Search code examples
duplicatesmariadbcharactercjk

False duplicate with mariadb and chinese characters


I'm using mariadb Server version: 10.3.37-MariaDB-0ubuntu0.20.04.1 Ubuntu 20.04 on a local machine My database 'nihongo' contains a 'radicalAlt' table which is:

mariadb -e "show full columns from nihongo.radicalAlt;"

+-------------+---------------------+--------------------+------+-----+---------+----------------+---------------------------------+----------------------------------+
| Field       | Type                | Collation          | Null | Key | Default | Extra          | Privileges                      | Comment                          |
+-------------+---------------------+--------------------+------+-----+---------+----------------+---------------------------------+----------------------------------+
| id          | tinyint(3) unsigned | NULL               | NO   | PRI | NULL    | auto_increment | select,insert,update,references |                                  |
| radicalAlt  | char(1)             | utf8mb4_unicode_ci | YES  |     | NULL    |                | select,insert,update,references |                                  |
| radical_id  | int(10) unsigned    | NULL               | YES  |     | NULL    |                | select,insert,update,references | Clé externe pour `radical`.`pk`  |
| strokecount | tinyint(3) unsigned | NULL               | YES  |     | NULL    |                | select,insert,update,references |                                  |
| writing     | varchar(255)        | utf8mb4_unicode_ci | YES  |     | NULL    |                | select,insert,update,references |                                  |
| comment     | varchar(255)        | utf8mb4_unicode_ci | YES  |     | NULL    |                | select,insert,update,references |                                  |
| unicode     | char(8)             | utf8mb4_unicode_ci | YES  | UNI | NULL    |                | select,insert,update,references |                                  |
+-------------+---------------------+--------------------+------+-----+---------+----------------+---------------------------------+----------------------------------+`

The table appears to contain duplicates:

`mariadb -e  "use nihongo; select id, radicalAlt, count(*) as count from radicalAlt group by radicalAlt having count(*)>1;"
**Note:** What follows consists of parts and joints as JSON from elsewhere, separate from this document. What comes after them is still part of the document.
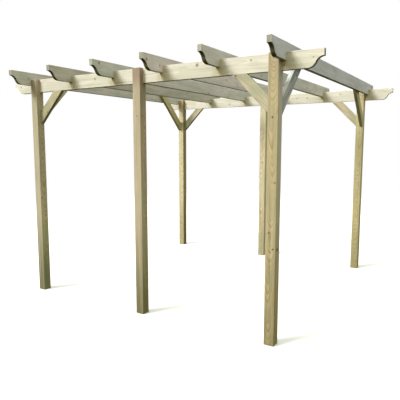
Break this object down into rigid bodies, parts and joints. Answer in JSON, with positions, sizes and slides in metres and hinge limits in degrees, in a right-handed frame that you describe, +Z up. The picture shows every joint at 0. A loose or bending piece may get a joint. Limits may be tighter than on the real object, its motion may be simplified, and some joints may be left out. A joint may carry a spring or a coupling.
{
  "type": "wooden pergola",
  "caption": "Open timber pergola: notched square posts in two rows carry plank beams and scroll-ended rafters halved over them, with knee braces at the corners.",
  "frame": {"origin": "centre of the footprint, on the ground", "axes": "+X along the beams to the right, +Y from the front row of posts to the rear row, +Z up"},
  "size_m": [3.63, 3.47, 2.476],
  "materials": {
    "post_timber": "planed, pressure treated softwood",
    "beam_timber": "planed, pressure treated softwood",
    "rafter_timber": "planed, pressure treated softwood",
    "brace_timber": "planed, pressure treated softwood"
  },
  "bodies": {
    "root": {"post_front_left": "post_timber", "post_front_middle": "post_timber", "post_front_right": "post_timber", "post_rear_left": "post_timber", "post_rear_middle": "post_timber", "post_rear_right": "post_timber", "beam_front": "beam_timber", "beam_rear": "beam_timber", "rafter_1": "rafter_timber", "rafter_2": "rafter_timber", "rafter_3": "rafter_timber", "rafter_4": "rafter_timber", "rafter_5": "rafter_timber", "rafter_6": "rafter_timber", "beam_brace_front_left": "brace_timber", "beam_brace_front_right": "brace_timber", "beam_brace_rear_left": "brace_timber", "beam_brace_rear_right": "brace_timber", "rafter_brace_front_left": "brace_timber", "rafter_brace_front_right": "brace_timber", "rafter_brace_rear_left": "brace_timber", "rafter_brace_rear_right": "brace_timber"}
  },
  "joints": []
}
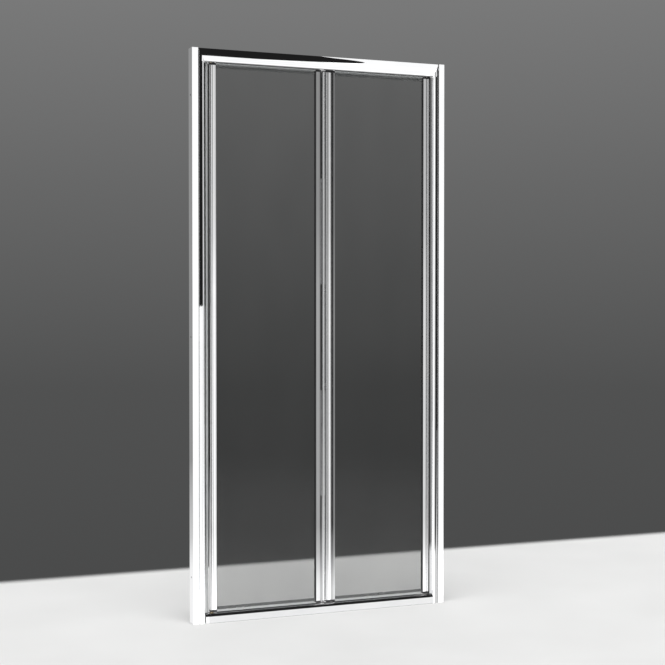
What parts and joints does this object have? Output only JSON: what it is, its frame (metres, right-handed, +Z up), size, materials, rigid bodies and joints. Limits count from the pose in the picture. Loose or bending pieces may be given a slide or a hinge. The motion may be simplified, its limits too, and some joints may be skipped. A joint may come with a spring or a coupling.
{
  "type": "bifold shower door",
  "caption": "Bifold shower door for an alcove: a bright frame, glass leaves on a full-height hinge, and a carriage and a shoe that run in the rails.",
  "frame": {"origin": "middle of the frame's footprint, on the underside of the sill and the jambs", "axes": "+X to the right seen from the room, -Y towards the room, +Y into the shower, +Z up"},
  "size_m": [0.9, 0.044, 1.85],
  "materials": {
    "bright_profile": "drawn profile, polished and bright, like chrome plate",
    "chromed_corner": "plated casting, polished",
    "steel": "stainless steel, turned",
    "clear_glass": "clear toughened glass with polished edges",
    "gasket": "soft extruded gasket, satin",
    "clear_seal": "clear flexible plastic strip",
    "magnetic_strip": "magnetic strip in a dark sleeve",
    "dark_polymer": "moulded nylon, fine matt grain",
    "buffer": "solid rubber, matt",
    "white_nylon": "white acetal, satin",
    "bush_brass": "turned brass"
  },
  "bodies": {
    "frame": {"wall_channel_left": "bright_profile", "wall_channel_right": "bright_profile", "jamb_left": "bright_profile", "jamb_right": "bright_profile", "jamb_screws": "steel", "top_rail": "bright_profile", "bottom_rail": "bright_profile", "corner_top_left": "chromed_corner", "corner_top_right": "chromed_corner", "corner_bottom_left": "chromed_corner", "corner_bottom_right": "chromed_corner", "corner_screws": "steel", "pivot_seal": "clear_seal", "jamb_magnet": "magnetic_strip", "pivot_block_top": "dark_polymer", "pivot_block_bottom": "dark_polymer", "bush_top": "bush_brass", "bush_bottom": "bush_brass", "block_screws": "steel", "track_buffer": "buffer"},
    "pivot_leaf": {"pivot_stile": "bright_profile", "hinge_stile_a": "bright_profile", "glass_a": "clear_glass", "gasket_a_outer": "gasket", "gasket_a_inner": "gasket", "bottom_seal_a": "clear_seal", "top_seal_a": "clear_seal", "cap_pivot_top": "dark_polymer", "cap_pivot_bottom": "dark_polymer", "caps_hinge_a": "dark_polymer", "pivot_pin_top": "steel", "pivot_pin_bottom": "steel", "hinge_strip_a": "bright_profile", "hinge_rod": "steel", "rod_caps": "dark_polymer", "strip_screws_a": "steel", "hinge_seal": "gasket"},
    "sliding_leaf": {"closing_stile": "bright_profile", "hinge_stile_b": "bright_profile", "glass_b": "clear_glass", "gasket_b_outer": "gasket", "gasket_b_inner": "gasket", "bottom_seal_b": "clear_seal", "top_seal_b": "clear_seal", "cap_closing_top": "dark_polymer", "cap_closing_bottom": "dark_polymer", "caps_hinge_b": "dark_polymer", "carriage_pin": "steel", "guide_pin": "steel", "hinge_strip_b": "bright_profile", "strip_screws_b": "steel", "leaf_magnet": "magnetic_strip"},
    "carriage": {"carriage": "dark_polymer"},
    "front_wheels": {"axle_front": "steel", "wheels_front": "white_nylon"},
    "rear_wheels": {"axle_rear": "steel", "wheels_rear": "white_nylon"},
    "shoe": {"guide_shoe": "white_nylon"}
  },
  "joints": [
    {"name": "leaf_pivot", "type": "hinge", "parent": "frame", "child": "pivot_leaf", "pos_m": [-0.3825, 0, 0.9], "axis": [0, 0, 1], "range_deg": [0, 84]},
    {"name": "leaf_fold", "type": "hinge", "parent": "pivot_leaf", "child": "sliding_leaf", "pos_m": [0.00425, -0.01, 0.9], "axis": [0, 0, 1], "range_deg": [-168, 0]},
    {"name": "carriage_swivel", "type": "hinge", "parent": "sliding_leaf", "child": "carriage", "pos_m": [0.391, 0, 1.82], "axis": [0, 0, 1], "range_deg": [0, 84]},
    {"name": "shoe_swivel", "type": "hinge", "parent": "sliding_leaf", "child": "shoe", "pos_m": [0.391, 0, 0.02], "axis": [0, 0, 1], "range_deg": [0, 84]},
    {"name": "front_wheels_roll", "type": "hinge", "parent": "carriage", "child": "front_wheels", "pos_m": [0.38, 0, 1.8172], "axis": [0, 1, 0], "continuous": true},
    {"name": "rear_wheels_roll", "type": "hinge", "parent": "carriage", "child": "rear_wheels", "pos_m": [0.402, 0, 1.8172], "axis": [0, 1, 0], "continuous": true}
  ],
  "couplings": [
    {"joint": "leaf_fold", "follows": "leaf_pivot", "ratio": -2},
    {"joint": "carriage_swivel", "follows": "leaf_pivot", "ratio": 1},
    {"joint": "shoe_swivel", "follows": "leaf_pivot", "ratio": 1}
  ]
}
+----+------------+-------+
| id | radicalAlt | count |
+----+------------+-------+
| 16 | ⺌         |     2 |
| 24 | ⺝         |     2 |
... and so on...`

But when I select the first "duplicate", I notice there is no duplicate, but two distinct characters (⺌ and ⺍) with distinct unicode values, and that are well displayed in my linux gnome terminal. However, there a considered the same character in the query:

`mariadb  -e  "use nihongo; select * from radicalAlt where radicalAlt='⺌';"
+----+------------+------------+-------------+---------+---------+---------+
| id | radicalAlt | radical_id | strokecount | writing | comment | unicode |
+----+------------+------------+-------------+---------+---------+---------+
| 16 | ⺌         |         42 |           3 | NULL    | NULL    | 2E8C    |
| 83 | ⺍         |         42 |           3 | NULL    | NULL    | 2E8D    |
+----+------------+------------+-------------+---------+---------+---------+`

I ensured that character set and collations are consitent, database and table have the same character set and collation:

`mariadb -e  "show variables like 'character%';"
+--------------------------+----------------------------+
| Variable_name            | Value                      |
+--------------------------+----------------------------+
| character_set_client     | utf8mb4                    |
| character_set_connection | utf8mb4                    |
| character_set_database   | utf8mb4                    |
| character_set_filesystem | binary                     |
| character_set_results    | utf8mb4                    |
| character_set_server     | utf8mb4                    |
| character_set_system     | utf8                       |
| character_sets_dir       | /usr/share/mysql/charsets/ |
+--------------------------+----------------------------+`

and:

`mariadb -e  "show variables like 'collation%';"
+----------------------+--------------------+
| Variable_name        | Value              |
+----------------------+--------------------+
| collation_connection | utf8mb4_unicode_ci |
| collation_database   | utf8mb4_unicode_ci |
| collation_server     | utf8mb4_unicode_ci |
+----------------------+--------------------+`

here are my conf files:

/etc/mysql/mariadb.conf.d/50-server.cnf contains:
[...]
`character-set-server  = utf8mb4
collation-server      = utf8mb4_unicode_ci
init-connect='SET NAMES utf8mb4 COLLATE utf8mb4_unicode_ci'
skip-character-set-client-handshake
[...]`

/etc/mysql/mariadb.conf.d/50-client.cnf contains:
`[...]
default-character-set = utf8mb4
init_command = "SET NAMES utf8mb4 COLLATE utf8mb4_unicode_ci"
[...]`

I understand that data are ok in the base, but I can't select them correctly. What am I doing wrong? What is the way to select correctly my chinese characters? Thank you in advance


Solution

  • In unicode_ci collation these characters might have the same weight (or are defined as ignorable), so you should use (less restrictive) general_ci collation instead:

    # set unicode variables
    set @a=cast(0xE2BA8C as char character set utf8mb4); 
    set @b=cast(0xE2BA8D as char character set utf8mb4);  
    
    select @a,@b;
    +------+------+
    | @a   | @b   |
    +------+------+
    | ⺌   | ⺍   |
    +------+------+
    
    
    # compare @a with @b, using different collations
    
    select @a=@b collate utf8mb4_unicode_ci;
    +----------------------------------+
    | @a=@b collate utf8mb4_unicode_ci |
    +----------------------------------+
    |                                1 |
    +----------------------------------+
    
    MariaDB []> select @a=@b collate utf8mb4_general_ci;
    +----------------------------------+
    | @a=@b collate utf8mb4_general_ci |
    +----------------------------------+
    |                                0 |
    +----------------------------------+